Common Barriers to Getting Help
Several structural factors complicate access to contractor services help in Kansas:
Regulatory fragmentation — Licensing authority in Kansas is not centralized. Electrical licensing is administered by the Kansas Department of Labor under the Kansas Electrical Licensing Law. Plumbing licensing is managed by the Kansas State Board of Examiners of Plumbers. HVAC and roofing do not have uniform statewide licensing requirements — local jurisdictions set their own standards. This means that a single construction project may involve contractors regulated by 3 or more separate agencies. Trade-specific licensing pages — Kansas Electrical Contractor Licensing, Kansas Plumbing Contractor Licensing, Kansas HVAC Contractor Licensing, and Kansas Roofing Contractor Regulations — address each separately.
Permit jurisdiction uncertainty — Kansas has 105 counties and hundreds of municipalities, each with its own building department. Determining which entity holds permit jurisdiction over a specific project — particularly in unincorporated areas — is a frequent point of confusion. The Kansas Contractor Regulatory Agencies reference maps the key agencies and their jurisdictional boundaries.
Background check gaps — Kansas does not maintain a unified statewide database of contractor criminal background checks.
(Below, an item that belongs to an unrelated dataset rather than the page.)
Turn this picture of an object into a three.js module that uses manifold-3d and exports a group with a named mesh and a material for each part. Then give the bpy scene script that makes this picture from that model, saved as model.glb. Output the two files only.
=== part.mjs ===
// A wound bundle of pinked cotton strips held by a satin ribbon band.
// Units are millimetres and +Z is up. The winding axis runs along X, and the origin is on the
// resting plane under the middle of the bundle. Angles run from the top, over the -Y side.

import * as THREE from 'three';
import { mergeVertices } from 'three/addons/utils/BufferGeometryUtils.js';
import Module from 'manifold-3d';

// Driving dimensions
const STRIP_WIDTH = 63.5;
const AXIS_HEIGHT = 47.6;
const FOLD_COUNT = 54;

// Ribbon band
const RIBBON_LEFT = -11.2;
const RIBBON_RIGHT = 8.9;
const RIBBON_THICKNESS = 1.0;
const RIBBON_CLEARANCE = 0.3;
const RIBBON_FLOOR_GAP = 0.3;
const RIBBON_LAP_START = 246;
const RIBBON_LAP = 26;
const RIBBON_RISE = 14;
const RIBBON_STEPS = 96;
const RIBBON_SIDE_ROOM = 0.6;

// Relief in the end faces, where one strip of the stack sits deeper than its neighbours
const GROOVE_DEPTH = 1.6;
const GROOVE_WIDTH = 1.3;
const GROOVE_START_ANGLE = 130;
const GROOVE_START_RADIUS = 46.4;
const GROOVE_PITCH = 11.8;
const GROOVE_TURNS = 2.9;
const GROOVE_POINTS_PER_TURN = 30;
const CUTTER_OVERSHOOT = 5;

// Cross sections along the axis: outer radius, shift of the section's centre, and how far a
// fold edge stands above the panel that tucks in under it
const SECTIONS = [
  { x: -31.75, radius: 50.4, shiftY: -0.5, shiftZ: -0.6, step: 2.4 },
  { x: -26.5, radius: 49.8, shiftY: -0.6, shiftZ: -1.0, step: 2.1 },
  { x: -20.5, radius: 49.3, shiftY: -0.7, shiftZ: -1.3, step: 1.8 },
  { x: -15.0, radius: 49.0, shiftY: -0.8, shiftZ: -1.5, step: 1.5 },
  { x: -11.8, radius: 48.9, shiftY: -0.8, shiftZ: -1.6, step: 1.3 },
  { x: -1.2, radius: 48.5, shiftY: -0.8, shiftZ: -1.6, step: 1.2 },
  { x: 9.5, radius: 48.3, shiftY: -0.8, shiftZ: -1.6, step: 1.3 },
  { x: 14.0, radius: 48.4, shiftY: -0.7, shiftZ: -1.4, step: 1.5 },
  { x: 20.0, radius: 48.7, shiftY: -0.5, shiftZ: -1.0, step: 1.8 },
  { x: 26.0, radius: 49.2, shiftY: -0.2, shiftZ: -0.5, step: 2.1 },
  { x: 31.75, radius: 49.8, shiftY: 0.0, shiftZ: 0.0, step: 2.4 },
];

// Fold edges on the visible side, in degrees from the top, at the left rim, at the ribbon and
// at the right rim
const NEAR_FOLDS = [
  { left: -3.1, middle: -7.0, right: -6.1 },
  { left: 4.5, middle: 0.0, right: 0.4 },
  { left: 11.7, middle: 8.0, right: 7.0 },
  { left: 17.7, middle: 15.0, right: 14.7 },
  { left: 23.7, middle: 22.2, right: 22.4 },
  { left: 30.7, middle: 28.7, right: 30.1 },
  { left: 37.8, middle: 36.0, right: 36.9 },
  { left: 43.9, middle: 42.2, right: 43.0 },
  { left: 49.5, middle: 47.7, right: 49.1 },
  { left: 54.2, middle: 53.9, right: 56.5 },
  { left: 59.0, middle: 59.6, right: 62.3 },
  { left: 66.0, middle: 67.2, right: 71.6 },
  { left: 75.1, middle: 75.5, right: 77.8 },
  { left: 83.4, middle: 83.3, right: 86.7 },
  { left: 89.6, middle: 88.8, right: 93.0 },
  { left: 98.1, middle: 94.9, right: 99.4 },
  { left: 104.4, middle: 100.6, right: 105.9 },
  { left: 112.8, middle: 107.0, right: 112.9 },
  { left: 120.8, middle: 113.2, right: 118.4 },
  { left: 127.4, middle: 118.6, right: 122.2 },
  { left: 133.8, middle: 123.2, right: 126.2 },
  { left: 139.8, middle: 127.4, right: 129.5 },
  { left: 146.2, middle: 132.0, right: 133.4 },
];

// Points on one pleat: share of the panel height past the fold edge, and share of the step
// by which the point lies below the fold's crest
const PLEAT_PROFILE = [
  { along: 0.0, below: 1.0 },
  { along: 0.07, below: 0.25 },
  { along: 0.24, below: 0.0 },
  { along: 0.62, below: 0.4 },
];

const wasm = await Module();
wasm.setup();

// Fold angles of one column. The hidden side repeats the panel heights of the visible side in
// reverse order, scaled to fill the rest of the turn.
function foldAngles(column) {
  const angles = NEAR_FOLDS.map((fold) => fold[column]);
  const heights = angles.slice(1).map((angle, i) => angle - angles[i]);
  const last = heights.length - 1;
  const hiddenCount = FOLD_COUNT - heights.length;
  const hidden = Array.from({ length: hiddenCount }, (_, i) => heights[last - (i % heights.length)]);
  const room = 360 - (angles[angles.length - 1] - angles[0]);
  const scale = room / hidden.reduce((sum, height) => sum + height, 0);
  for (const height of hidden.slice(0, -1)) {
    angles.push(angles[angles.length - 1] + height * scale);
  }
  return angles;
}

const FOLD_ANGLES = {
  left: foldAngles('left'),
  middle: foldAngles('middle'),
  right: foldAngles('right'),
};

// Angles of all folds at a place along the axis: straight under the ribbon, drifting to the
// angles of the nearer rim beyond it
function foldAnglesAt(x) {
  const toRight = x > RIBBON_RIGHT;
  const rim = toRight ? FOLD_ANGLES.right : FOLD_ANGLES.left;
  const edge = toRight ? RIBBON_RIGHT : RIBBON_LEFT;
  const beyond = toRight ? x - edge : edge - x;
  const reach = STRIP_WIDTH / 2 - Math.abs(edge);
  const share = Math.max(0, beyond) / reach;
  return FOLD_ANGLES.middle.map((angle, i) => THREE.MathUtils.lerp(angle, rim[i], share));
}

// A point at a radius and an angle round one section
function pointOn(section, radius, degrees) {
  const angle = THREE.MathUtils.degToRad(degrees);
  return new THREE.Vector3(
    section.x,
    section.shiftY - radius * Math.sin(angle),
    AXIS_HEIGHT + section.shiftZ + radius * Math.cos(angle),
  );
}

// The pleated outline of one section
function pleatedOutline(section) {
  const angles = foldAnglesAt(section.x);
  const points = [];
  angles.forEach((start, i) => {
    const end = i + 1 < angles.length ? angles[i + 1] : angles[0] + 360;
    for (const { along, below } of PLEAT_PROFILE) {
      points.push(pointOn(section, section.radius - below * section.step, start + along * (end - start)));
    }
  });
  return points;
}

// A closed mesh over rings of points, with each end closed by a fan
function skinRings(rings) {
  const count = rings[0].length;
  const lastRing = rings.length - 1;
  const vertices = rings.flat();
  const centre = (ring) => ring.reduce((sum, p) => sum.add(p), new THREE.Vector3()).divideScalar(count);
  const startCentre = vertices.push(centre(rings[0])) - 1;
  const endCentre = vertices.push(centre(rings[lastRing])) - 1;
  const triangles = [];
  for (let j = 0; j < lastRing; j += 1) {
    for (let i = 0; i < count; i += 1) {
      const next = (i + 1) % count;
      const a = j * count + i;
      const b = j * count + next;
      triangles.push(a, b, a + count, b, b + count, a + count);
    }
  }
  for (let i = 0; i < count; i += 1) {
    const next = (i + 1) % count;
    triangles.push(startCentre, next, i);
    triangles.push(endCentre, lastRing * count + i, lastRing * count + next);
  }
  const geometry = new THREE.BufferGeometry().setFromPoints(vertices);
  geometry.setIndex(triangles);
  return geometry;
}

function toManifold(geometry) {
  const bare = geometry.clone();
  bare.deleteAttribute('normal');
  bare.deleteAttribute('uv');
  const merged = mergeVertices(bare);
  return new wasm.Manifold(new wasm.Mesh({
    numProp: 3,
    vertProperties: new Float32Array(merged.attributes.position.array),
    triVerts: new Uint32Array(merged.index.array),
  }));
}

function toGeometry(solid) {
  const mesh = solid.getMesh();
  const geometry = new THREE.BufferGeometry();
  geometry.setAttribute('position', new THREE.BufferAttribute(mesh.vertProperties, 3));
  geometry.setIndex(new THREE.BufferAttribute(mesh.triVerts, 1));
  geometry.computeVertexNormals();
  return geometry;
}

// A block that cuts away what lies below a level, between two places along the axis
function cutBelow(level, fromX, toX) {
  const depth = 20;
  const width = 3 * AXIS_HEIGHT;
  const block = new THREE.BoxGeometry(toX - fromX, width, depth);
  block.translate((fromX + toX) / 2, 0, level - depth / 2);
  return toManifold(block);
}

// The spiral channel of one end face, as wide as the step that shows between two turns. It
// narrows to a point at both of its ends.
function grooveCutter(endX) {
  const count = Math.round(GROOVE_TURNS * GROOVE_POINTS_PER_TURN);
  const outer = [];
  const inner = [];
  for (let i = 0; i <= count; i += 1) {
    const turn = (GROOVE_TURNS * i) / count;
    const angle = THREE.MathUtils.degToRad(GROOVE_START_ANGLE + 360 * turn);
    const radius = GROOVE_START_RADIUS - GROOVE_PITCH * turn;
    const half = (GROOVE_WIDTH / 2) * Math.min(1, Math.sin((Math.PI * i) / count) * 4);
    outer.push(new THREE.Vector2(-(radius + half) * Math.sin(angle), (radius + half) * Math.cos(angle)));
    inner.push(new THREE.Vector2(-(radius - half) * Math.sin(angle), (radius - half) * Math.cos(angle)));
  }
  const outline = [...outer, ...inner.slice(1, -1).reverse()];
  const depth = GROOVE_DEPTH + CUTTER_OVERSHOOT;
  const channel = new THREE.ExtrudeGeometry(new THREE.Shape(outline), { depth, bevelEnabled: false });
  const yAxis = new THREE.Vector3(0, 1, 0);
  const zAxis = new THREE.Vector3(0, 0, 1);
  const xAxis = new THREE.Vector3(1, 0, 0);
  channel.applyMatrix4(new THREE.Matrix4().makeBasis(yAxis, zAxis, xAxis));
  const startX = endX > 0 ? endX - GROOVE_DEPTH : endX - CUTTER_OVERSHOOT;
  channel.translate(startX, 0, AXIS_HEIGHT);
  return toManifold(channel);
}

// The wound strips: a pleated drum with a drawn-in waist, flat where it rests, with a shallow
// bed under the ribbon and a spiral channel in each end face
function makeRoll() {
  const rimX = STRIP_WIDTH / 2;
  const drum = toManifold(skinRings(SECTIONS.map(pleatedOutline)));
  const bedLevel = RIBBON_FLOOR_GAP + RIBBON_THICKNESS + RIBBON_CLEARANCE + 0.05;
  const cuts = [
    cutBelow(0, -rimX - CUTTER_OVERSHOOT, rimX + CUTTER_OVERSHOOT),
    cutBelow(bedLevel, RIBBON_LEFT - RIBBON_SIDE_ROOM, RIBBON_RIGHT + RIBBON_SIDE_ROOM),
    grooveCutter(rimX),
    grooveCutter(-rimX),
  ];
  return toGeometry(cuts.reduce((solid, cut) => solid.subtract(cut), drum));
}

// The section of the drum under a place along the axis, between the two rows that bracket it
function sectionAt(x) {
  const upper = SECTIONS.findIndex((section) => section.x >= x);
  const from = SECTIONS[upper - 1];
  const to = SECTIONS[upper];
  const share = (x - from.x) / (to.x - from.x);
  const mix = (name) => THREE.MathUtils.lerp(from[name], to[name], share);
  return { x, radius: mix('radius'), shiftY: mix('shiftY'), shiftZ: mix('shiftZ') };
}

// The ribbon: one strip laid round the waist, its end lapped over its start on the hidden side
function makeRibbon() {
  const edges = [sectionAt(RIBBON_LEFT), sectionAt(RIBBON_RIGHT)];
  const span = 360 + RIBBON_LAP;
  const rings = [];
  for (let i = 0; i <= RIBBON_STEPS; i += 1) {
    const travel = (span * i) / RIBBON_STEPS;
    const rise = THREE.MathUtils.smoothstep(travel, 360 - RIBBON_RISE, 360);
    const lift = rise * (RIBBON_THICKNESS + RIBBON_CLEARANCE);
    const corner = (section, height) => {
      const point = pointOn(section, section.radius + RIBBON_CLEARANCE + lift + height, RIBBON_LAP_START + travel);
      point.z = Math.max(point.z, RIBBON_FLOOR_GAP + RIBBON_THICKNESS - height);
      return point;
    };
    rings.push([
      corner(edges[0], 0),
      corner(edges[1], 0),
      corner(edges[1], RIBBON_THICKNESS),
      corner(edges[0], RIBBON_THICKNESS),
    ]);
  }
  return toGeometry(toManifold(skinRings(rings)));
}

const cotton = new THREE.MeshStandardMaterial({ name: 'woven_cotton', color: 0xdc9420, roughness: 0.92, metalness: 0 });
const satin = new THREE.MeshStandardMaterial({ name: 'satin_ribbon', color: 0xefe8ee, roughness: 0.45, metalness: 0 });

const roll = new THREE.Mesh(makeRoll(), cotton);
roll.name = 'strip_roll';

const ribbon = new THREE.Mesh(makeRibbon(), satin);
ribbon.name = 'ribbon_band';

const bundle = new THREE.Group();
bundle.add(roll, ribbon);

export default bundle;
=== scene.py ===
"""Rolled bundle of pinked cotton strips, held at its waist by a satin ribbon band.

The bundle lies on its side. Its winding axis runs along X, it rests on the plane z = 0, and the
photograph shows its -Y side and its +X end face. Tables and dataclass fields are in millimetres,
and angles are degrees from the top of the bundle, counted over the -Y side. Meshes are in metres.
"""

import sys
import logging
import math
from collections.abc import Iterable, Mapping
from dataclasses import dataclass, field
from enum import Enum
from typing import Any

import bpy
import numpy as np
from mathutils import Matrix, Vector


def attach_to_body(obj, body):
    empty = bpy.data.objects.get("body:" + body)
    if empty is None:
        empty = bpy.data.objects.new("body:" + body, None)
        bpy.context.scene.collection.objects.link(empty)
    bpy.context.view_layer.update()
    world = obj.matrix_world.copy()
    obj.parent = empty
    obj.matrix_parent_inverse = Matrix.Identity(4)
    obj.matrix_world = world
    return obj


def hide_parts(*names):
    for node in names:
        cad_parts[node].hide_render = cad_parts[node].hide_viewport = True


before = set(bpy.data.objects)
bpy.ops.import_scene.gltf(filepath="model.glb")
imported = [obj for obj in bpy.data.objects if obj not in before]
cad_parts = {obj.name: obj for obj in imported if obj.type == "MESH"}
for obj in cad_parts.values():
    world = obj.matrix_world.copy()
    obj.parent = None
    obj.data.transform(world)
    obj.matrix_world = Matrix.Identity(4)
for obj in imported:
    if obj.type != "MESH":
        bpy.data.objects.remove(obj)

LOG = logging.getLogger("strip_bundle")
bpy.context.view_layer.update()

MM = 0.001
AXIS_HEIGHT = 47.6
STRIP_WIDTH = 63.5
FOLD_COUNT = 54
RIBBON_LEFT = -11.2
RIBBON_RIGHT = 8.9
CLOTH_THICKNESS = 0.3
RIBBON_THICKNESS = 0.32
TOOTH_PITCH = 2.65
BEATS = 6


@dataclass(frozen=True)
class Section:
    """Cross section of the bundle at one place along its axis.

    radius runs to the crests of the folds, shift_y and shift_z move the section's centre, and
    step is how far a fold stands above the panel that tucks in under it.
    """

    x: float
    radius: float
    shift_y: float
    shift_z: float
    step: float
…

Kansas Contractor Background Check Requirements explains what individual licensing boards require and where gaps in statewide oversight exist.
Classification confusion — Misclassifying a project type — residential versus commercial, or specialty versus general — results in engaging contractors without the correct licensing tier. Kansas Contractor Classifications and Kansas Residential Contractor Rules versus Kansas Commercial Contractor Requirements provide the classification boundaries that determine which license category applies.
Renewal lapses — Contractor licenses in Kansas have defined renewal cycles. A license that lapses mid-project creates liability exposure for both the contractor and the project owner. Kansas Contractor License Renewal covers the renewal timelines and grace period provisions applicable to each license category.